从HDFS读取数据MR操作后写入HBase
1、WordCount示例
package mapred;
import java.io.IOException;
import org.apache.hadoop.conf.Configuration;
import org.apache.hadoop.fs.Path;
import org.apache.hadoop.hbase.HBaseConfiguration;
import org.apache.hadoop.hbase.HColumnDescriptor;
import org.apache.hadoop.hbase.HTableDescriptor;
import org.apache.hadoop.hbase.client.HBaseAdmin;
import org.apache.hadoop.hbase.client.Put;
import org.apache.hadoop.hbase.mapreduce.TableOutputFormat;
import org.apache.hadoop.hbase.mapreduce.TableReducer;
import org.apache.hadoop.hbase.util.Bytes;
import org.apache.hadoop.io.IntWritable;
import org.apache.hadoop.io.LongWritable;
import org.apache.hadoop.io.NullWritable;
import org.apache.hadoop.io.Text;
import org.apache.hadoop.mapreduce.Job;
import org.apache.hadoop.mapreduce.Mapper;
import org.apache.hadoop.mapreduce.lib.input.FileInputFormat;
import org.apache.hadoop.mapreduce.lib.input.TextInputFormat;
public class WordCountHBase {
public static class Map extends Mapper<LongWritable, Text, Text, IntWritable> {
private IntWritable i = new IntWritable(1);
public void map(LongWritable key, Text value, Context context)

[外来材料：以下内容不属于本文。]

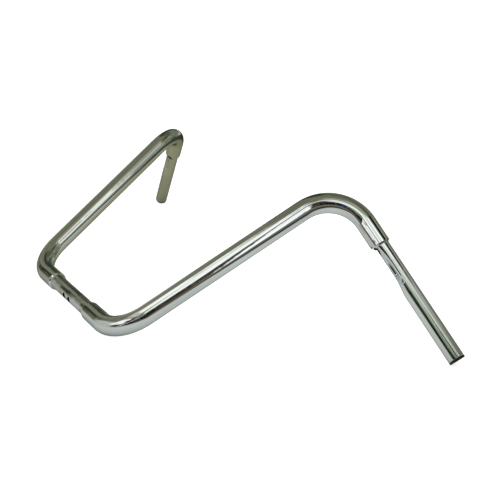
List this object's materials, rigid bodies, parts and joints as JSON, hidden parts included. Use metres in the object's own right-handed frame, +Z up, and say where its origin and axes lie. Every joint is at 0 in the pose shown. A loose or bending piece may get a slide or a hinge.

throws IOException, InterruptedException {
String s[] = value.toString().trim().split(" ");
for (String m: s) {
context.write(new Text(m), i);
}
}
}
public static class Reduce extends TableReducer<Text, IntWritable, NullWritable> {
public void reduce(Text key, Iterable<IntWritable> values, Context context)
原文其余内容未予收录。